The Multiple Intelligences of Reading and Writing: Making the Words Come Alive

$12.66

Reading instruction (as well as remedial reading) typically uses words, word, and more words.  In this ground-breaking work, based upon Dr. Howard Gardner's famed theory of multiple intelligences, Dr. Thomas Armstrong reveals that some of the most effective learning strategies for teaching reading and writing are actually methods that reach beyond the linguistic (or word) brain and into other non-linguistic areas of the brain, such as the musical brain, the kinesthetic brain, the naturalist brain, the social brain, and the emotional brain.

Dr. Armstrong provides hundreds of examples to illustrate his method.  So, for the musical brain, students learn the music of words by chanting stories.  For the kinesthetic brain, kids create gestures to go with every one of the 45 phonetic sounds of the English language.  For the social brain, students de-construct the implicit social messages of a text (e.g. is this text an advertisement, a political speech, an instructional tool, or a literary effort?).  For the naturalist brain, students look for the ''roots'' of words by engaging in etymological excavation.  For the emotional brain, students learn to read words that express emotion and activity (like SPLAT! POP! BOOM! CLINK! etc.).

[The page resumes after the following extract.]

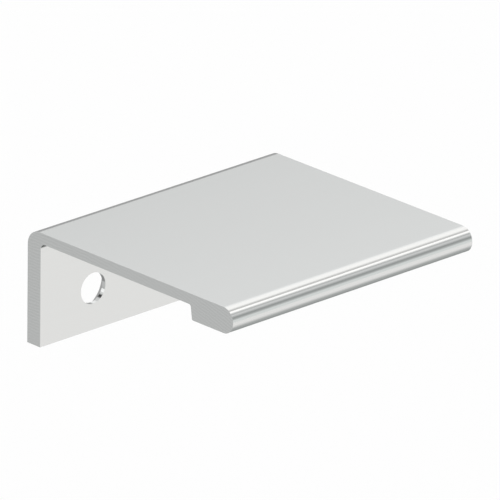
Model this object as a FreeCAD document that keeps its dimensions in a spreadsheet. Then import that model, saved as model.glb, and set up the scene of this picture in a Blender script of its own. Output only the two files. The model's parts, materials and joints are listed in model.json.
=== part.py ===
"""Tab pull for a door or drawer front: one length of an L-shaped aluminium profile.

Millimetres. +X runs along the profile, the finger lip points to -Y and +Z is up.
The origin is midway between the two screw holes, on the flange face that meets the door.
"""

import FreeCAD, Part

import math
import os

import Sketcher

NODE = "pull_body"

# Driving dimensions: name, value, what it measures
DIMENSIONS = (
    ("pull_length", 50.8, "cut length of the profile"),
    ("flange_height", 19.05, "foot of the flange to the top of the plate"),
    ("pull_depth", 46.05, "outer face of the flange to the tip of the lip"),
    ("flange_wall", 2.95, "thickness of the flange"),
    ("plate_wall", 1.8, "thickness of the plate"),
    ("lip_height", 4.25, "thickness of the lip, which its round nose fills"),
    ("lip_foot", 9.05, "tip of the lip to its heel"),
    ("heel_draft", 8.0, "lean of the lip's back wall, in degrees"),
    ("corner_radius", 2.65, "outer corner between flange and plate"),
    ("throat_radius", 1.0, "inner corner between flange and plate"),
    ("root_radius", 0.45, "inner corner between plate and lip"),
    ("heel_radius", 0.25, "lower back edge of the lip"),
    ("hole_pitch", 28.6, "distance between the two screw holes"),
    ("hole_rise", 6.93, "foot of the flange to the screw holes"),
    ("hole_diameter", 5.15, "clearance hole for the screw"),
    ("hole_land", 0.8, "straight part of the hole, at the door side"),
    ("sink_angle", 82.0, "included angle of the countersink, in degrees"),
)

# Sizes that follow from the driving ones: name, formula, what it measures
DERIVED = (
    ("nose_radius", "=lip_height / 2", "half-round nose of the lip"),
    ("top_level", "=flange_height - hole_rise", "screw holes to the top of the plate"),
    ("lip_reach", "=pull_depth - flange_wall", "door face to the tip of the lip"),
    ("heel_reach", "=lip_reach - lip_foot", "door face to the heel of the lip"),
    (
        "sink_diameter",
        "=hole_diameter + 2 * (flange_wall - hole_land) * tan(sink_angle / 2 * 1deg)",
        "mouth of the countersink",
    ),
)

# Points of a sketch element, and the sketch's own axes: the level one starts at its origin
START, END, CENTRE = range(1, 4)
LEVEL_AXIS, UPRIGHT_AXIS = range(-1, -3, -1)

# How far an edge may lie from the line that it is looked up by
EDGE_TOLERANCE = 0.001

# How far the cut-out volume may be from the one worked out for the holes, in cubic mm
VOLUME_TOLERANCE = 0.01


def make_sheet(doc):
    """Spreadsheet with one row for each size: name, value, what it measures."""
    sheet = doc.addObject("Spreadsheet::Sheet", "sizes")
    for row, (name, value, note) in enumerate(DIMENSIONS + DERIVED, start=1):
        sheet.set(f"A{row}", name)
        sheet.set(f"B{row}", str(value))
        sheet.setAlias(f"B{row}", name)
        sheet.set(f"C{row}", note)
    doc.recompute()
    return sheet


def origin_plane(body, role):
    """One of the body's own origin planes, by its role."""
    for feature in body.Origin.OriginFeatures:
        if feature.Role == role:
            return feature
    raise RuntimeError(f"the body has no {role}")


def new_sketch(body, name, role):
    """Empty sketch on one of the body's origin planes."""
    sketch = body.newObject("Sketcher::SketchObject", name)
    sketch.AttachmentSupport = [(origin_plane(body, role), "")]
    sketch.MapMode = "FlatFace"
    return sketch


def constrain(sketch, *definition):
    """Add one constraint that needs no size."""
    return sketch.addConstraint(Sketcher.Constraint(*definition))


def dimension(sketch, name, formula, *definition):
    """Add one constraint whose size comes from the spreadsheet."""
    index = constrain(sketch, *definition)
    sketch.renameConstraint(index, name)
    sketch.setExpression(f"Constraints.{name}", formula)


def heel_lean(sheet):
    """How far the lip's back wall leans towards the door between its heel and its root."""
    rise = sheet.lip_height - sheet.plate_wall
    return rise * math.tan(math.radians(sheet.heel_draft))


def line(start, end):
    """Straight sketch element between two points."""
    return Part.LineSegment(FreeCAD.Vector(*start, 0), FreeCAD.Vector(*end, 0))


def circle(across, up, radius):
    """Circle in the plane of a sketch."""
    return Part.Circle(FreeCAD.Vector(across, up, 0), FreeCAD.Vector(0, 0, 1), radius)


def profile_sketch(body, sheet):
    """Section of the extrusion across its length, seen from +X, with its corners still sharp."""
    wall = sheet.flange_wall
    foot = -sheet.hole_rise
    top = sheet.top_level
    underside = top - sheet.plate_wall
    lip_bottom = top - sheet.lip_height
    nose = sheet.nose_radius
    nose_centre = nose - sheet.lip_reach
    heel = -sheet.heel_reach
    root = heel + heel_lean(sheet)

    sketch = new_sketch(body, "profile", "YZ_Plane")
    outline = [
        line((0, foot), (wall, foot)),
        line((wall, foot), (wall, top)),
        line((wall, top), (nose_centre, top)),
        Part.ArcOfCircle(circle(nose_centre, top - nose, nose), math.pi / 2, 3 * math.pi / 2),
        line((nose_centre, lip_bottom), (heel, lip_bottom)),
        line((heel, lip_bottom), (root, underside)),
        line((root, underside), (0, underside)),
        line((0, underside), (0, foot)),
    ]
    ring = sketch.addGeometry(outline, False)
    foot_edge, outer_face, top_face, nose_arc, lip_face, heel_wall, under_face, door_face = ring

    for element, following in zip(ring, ring[1:] + ring[:1]):
        joint = "Tangent" if nose_arc in (element, following) else "Coincident"
        constrain(sketch, joint, element, END, following, START)
    for level in (foot_edge, top_face, lip_face, under_face):
        constrain(sketch, "Horizontal", level)
    for upright in (outer_face, door_face):
        constrain(sketch, "Vertical", upright)
    constrain(sketch, "PointOnObject", door_face, START, UPRIGHT_AXIS)

    dimension(sketch, "flange_wall", "sizes.flange_wall",
              "DistanceX", foot_edge, START, foot_edge, END, wall)
    dimension(sketch, "hole_rise", "sizes.hole_rise",
              "DistanceY", foot_edge, START, LEVEL_AXIS, START, -foot)
    dimension(sketch, "flange_height", "sizes.flange_height",
              "DistanceY", outer_face, START, outer_face, END, top - foot)
    dimension(sketch, "plate_wall", "sizes.plate_wall",
              "DistanceY", under_face, END, top_face, START, top - underside)
    dimension(sketch, "nose_radius", "sizes.nose_radius",
              "Radius", nose_arc, nose)
    dimension(sketch, "nose_reach", "sizes.lip_reach - sizes.nose_radius",
              "DistanceX", nose_arc, CENTRE, LEVEL_AXIS, START, -nose_centre)
    dimension(sketch, "heel_reach", "sizes.heel_reach",
              "DistanceX", lip_face, END, LEVEL_AXIS, START, -heel)
    dimension(sketch, "heel_slope", "90 deg - sizes.heel_draft * 1 deg",
              "Angle", heel_wall, math.radians(90 - sheet.heel_draft))
    return sketch


def long_edge(shape, y, z):
    """Name of the edge that runs along X at the given place in the section."""
    for number, edge in enumerate(shape.Edges, start=1):
        ends = [vertex.Point for vertex in edge.Vertexes]
        if all(math.hypot(end.y - y, end.z - z) < EDGE_TOLERANCE for end in ends):
            return f"Edge{number}"
    raise RuntimeError(f"no edge along X at y {y:.3f}, z {z:.3f}")


def round_edge(doc, body, base, name, radius, y, z):
    """Fillet one edge along X, which the bare extrusion has at the given place."""
    fillet = body.newObject("PartDesign::Fillet", name)
    fillet.Base = (base, [long_edge(base.Shape, y, z)])
    fillet.setExpression("Radius", f"sizes.{radius}")
    doc.recompute()
    return fillet


def hole_sketch(body, sheet):
    """Centre and bore of the near screw hole, on the flange's outer face."""
    half_pitch = sheet.hole_pitch / 2
    sketch = new_sketch(body, "hole_place", "XZ_Plane")
    sketch.setExpression("AttachmentOffset.Base.z", "-sizes.flange_wall")
    bore = sketch.addGeometry(circle(-half_pitch, 0, sheet.hole_diameter / 2), False)
    constrain(sketch, "PointOnObject", bore, CENTRE, LEVEL_AXIS)
    dimension(sketch, "half_pitch", "sizes.hole_pitch / 2",
              "DistanceX", bore, CENTRE, LEVEL_AXIS, START, half_pitch)
    dimension(sketch, "bore", "sizes.hole_diameter",
              "Diameter", bore, sheet.hole_diameter)
    return sketch


def rounded_extrusion(doc, body, sheet):
    """The cut length of profile, with the corners of its section rounded."""
    extrusion = body.newObject("PartDesign::Pad", "extrusion")
    extrusion.Profile = profile_sketch(body, sheet)
    extrusion.SideType = "Symmetric"
    extrusion.setExpression("Length", "sizes.pull_length")
    doc.recompute()

    underside = sheet.top_level - sheet.plate_wall
    lip_bottom = sheet.top_level - sheet.lip_height
    heel = -sheet.heel_reach
    root = heel + heel_lean(sheet)
    corners = (
        ("outer_corner", "corner_radius", sheet.flange_wall, sheet.top_level),
        ("throat", "throat_radius", 0.0, underside),
        ("lip_root", "root_radius", root, underside),
        ("lip_heel", "heel_radius", heel, lip_bottom),
    )
    solid = extrusion
    for name, radius, y, z in corners:
        solid = round_edge(doc, body, solid, name, radius, y, z)
    return solid


def screw_holes(doc, body, sheet):
    """The near countersunk hole, cut from the flange's outer face, and its mirrored twin."""
    hole = body.newObject("PartDesign::Hole", "screw_hole")
    hole.Profile = hole_sketch(body, sheet)
    doc.recompute()
    hole.Reversed = True
    hole.DepthType = "ThroughAll"
    hole.Threaded = False
    hole.HoleCutType = "Countersink"
    hole.HoleCutCustomValues = True
    hole.setExpression("Diameter", "sizes.hole_diameter")
    hole.setExpression("HoleCutDiameter", "sizes.sink_diameter")
    hole.setExpression("HoleCutCountersinkAngle", "sizes.sink_angle * 1 deg")

    pair = body.newObject("PartDesign::Mirrored", "screw_holes")
    pair.Originals = [hole]
    pair.MirrorPlane = (origin_plane(body, "YZ_Plane"), [""])
    body.Tip = pair
    doc.recompute()
    return pair


def hole_volume(sheet):
    """Metal that one countersunk hole takes out of the flange."""
    bore = sheet.hole_diameter / 2
    mouth = sheet.sink_diameter / 2
    sink_depth = sheet.flange_wall - sheet.hole_land
    land = math.pi * bore**2 * sheet.hole_land
    sink = math.pi * sink_depth / 3 * (bore**2 + bore * mouth + mouth**2)
    return land + sink


def check_model(doc, body):
    """Stop if anything in the document failed or the body is not one sound solid."""
    for item in doc.Objects:
        if "Invalid" in item.State or "Error" in item.State:
            raise RuntimeError(f"{item.Name} failed: {item.State}")
        if item.isDerivedFrom("Sketcher::SketchObject") and not item.FullyConstrained:
            raise RuntimeError(f"{item.Name} is not fully constrained")
    shape = body.Shape
    if shape.isNull() or not shape.isValid() or len(shape.Solids) != 1:
        raise RuntimeError(f"{body.Label} is not one sound solid")


def main():
    doc = FreeCAD.newDocument("tab_pull")
    sheet = make_sheet(doc)
    body = doc.addObject("PartDesign::Body", "body")
    body.Label = NODE
    plain = rounded_extrusion(doc, body, sheet).Shape.Volume
    drilled = screw_holes(doc, body, sheet).Shape.Volume
    check_model(doc, body)
    cut_out = plain - drilled
    if abs(cut_out - 2 * hole_volume(sheet)) > VOLUME_TOLERANCE:
        raise RuntimeError(f"the screw holes took out {cut_out:.3f} cubic mm")

    os.makedirs("parts", exist_ok=True)
    body.Shape.exportStep(f"parts/{body.Label}.step")
    box = body.Shape.BoundBox
    print(f"{body.Label}: {box.XLength:.3f} x {box.YLength:.3f} x {box.ZLength:.3f} mm,"
          f" {body.Shape.Volume:.2f} cubic mm")


main()
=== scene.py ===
import json
import math

import bmesh
import bpy
from bpy.props import FloatProperty, FloatVectorProperty, IntProperty, PointerProperty
from mathutils import Matrix, Vector


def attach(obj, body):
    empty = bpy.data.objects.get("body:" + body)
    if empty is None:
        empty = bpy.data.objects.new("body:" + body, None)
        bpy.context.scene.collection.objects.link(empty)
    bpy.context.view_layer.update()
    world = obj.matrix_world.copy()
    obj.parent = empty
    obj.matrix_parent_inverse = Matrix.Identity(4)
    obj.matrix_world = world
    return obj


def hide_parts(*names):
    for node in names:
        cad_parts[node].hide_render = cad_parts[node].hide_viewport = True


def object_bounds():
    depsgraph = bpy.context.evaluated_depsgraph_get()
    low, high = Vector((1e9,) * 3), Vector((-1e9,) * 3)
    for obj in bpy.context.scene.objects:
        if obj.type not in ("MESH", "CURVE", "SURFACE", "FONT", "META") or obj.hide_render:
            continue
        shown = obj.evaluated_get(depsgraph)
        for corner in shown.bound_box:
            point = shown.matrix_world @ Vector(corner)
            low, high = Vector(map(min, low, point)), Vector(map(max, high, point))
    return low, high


bl_info = {
    "name": "Tab Pull",
    "version": (1, 0, 0),
    "blender": (4, 5, 0),
    "location": "View3D > Sidebar > Tab Pull",
    "description": "Models a bright aluminium tab pull and the studio it stands in",
    "category": "Object",
}

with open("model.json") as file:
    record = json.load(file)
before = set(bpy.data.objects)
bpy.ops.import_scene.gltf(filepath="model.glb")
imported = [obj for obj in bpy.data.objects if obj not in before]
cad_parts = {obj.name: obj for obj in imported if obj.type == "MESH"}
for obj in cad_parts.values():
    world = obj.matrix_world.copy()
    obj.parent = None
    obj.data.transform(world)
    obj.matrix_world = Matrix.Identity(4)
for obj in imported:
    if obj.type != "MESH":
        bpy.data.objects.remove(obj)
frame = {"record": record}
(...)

As Dr. Armstrong demonstrates, the most effective reading programs are those that combine phonemic awareness with actively reading real books.  But to learn those crucial phonics skills, students need to link phonetic sounds to music, physical experiences, social events, emotional states, logical analysis, and more!  That way, the otherwise ''boring'' teaching will transform into dynamic and exciting lessons that students will always remember.